Banks criticized for moving into payday loans


Traditionally, banks and credit unions have looked down with disdain at payday lenders, considering them little more than shady operators preying on the unbanked.

But in this era of severe revenue deprivation, the business model started looking a lot better. In the wake of the Durbin Amendment and the financial crisis, mainstream banks entered this market with products that they sought to differentiate. They certainly do not use the term payday loans, preferring direct-deposit loans or advance loan. Other more marketable names include "Early Access" or "Ready Advance." But the idea is the same -- they charge fat fees for relatively small loans. If you work the fees out in terms of net interest, you end up in the realm of usury.

JPMorgan Chase (NYSE:JPM) was hit hard for its willingness to aid payday lenders by allowing them to withdraw payments from accounts directly and to charge fees when the withdrawals left accounts overdrawn. It recently announced it would reform its policies. Bank of America (NYSE:BAC) and other banks may be forced to follow suit.

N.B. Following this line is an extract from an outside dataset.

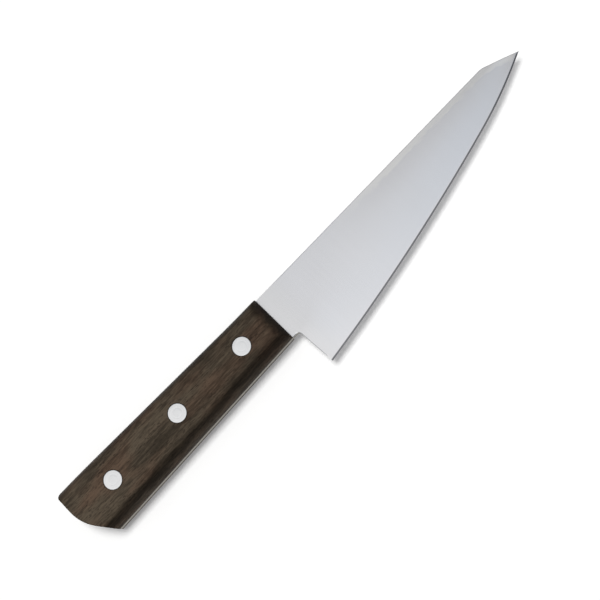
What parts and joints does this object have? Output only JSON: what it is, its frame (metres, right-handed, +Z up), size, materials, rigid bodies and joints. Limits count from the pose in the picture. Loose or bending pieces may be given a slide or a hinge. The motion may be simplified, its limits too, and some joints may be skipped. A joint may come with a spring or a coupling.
{
  "type": "honesuki knife",
  "caption": "Poultry boning knife with a triangular full-tang blade, a clipped point, wooden handle scales and flush round rivets, lying on its side.",
  "frame": {"origin": "under the middle of the knife's footprint, on the surface it lies on", "axes": "+X along the spine to the point, +Y from the edge to the spine, +Z up through the right face of the blade"},
  "size_m": [0.2662, 0.0432, 0.0191],
  "materials": {
    "blade_steel": "satin, polished along the blade",
    "handle_wood": "oiled dark open-grained wood, grain along the handle",
    "rivet_metal": "satin, faced off flush with the wood"
  },
  "bodies": {
    "root": {"blade_and_tang": "blade_steel", "right_scale": "handle_wood", "left_scale": "handle_wood", "front_rivet_pin": "rivet_metal", "front_rivet_socket": "rivet_metal", "middle_rivet_pin": "rivet_metal", "middle_rivet_socket": "rivet_metal", "rear_rivet_pin": "rivet_metal", "rear_rivet_socket": "rivet_metal"}
  },
  "joints": []
}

For some perspective on this issue, consider the recent report from the Center for Responsible Lending, which said some of the interest rates amount to 300 percent on an annualized basis.

The Washington Post notes that,  "Critics say the structure of advance-deposit loans promotes a cycle of debt. Account holders typically pay up to $10 for every $100 borrowed, with the understanding that the loan will be repaid with their next direct deposit. If the deposited funds are not enough to cover the loan, the bank takes whatever money comes in, triggering overdraft fees and additional interest."

Banks that offer such loans include Wells Fargo, U.S. Bancorp, Regions Bank, Fifth Third Bank, Guaranty Bank and Bank of Oklahoma. In the end, banks will have to work hard to satisfy regulators and portray the product as benign and even as a helpful service for people in a bind. The problem is that as payday lenders step up their lobbying activity, the banks could get lumped in with them, which isn't necessarily ideal. They need to distinguish themselves in readily identifiable ways, which might not be simple.

Of course, the CFPB and other regulators are already taking a look.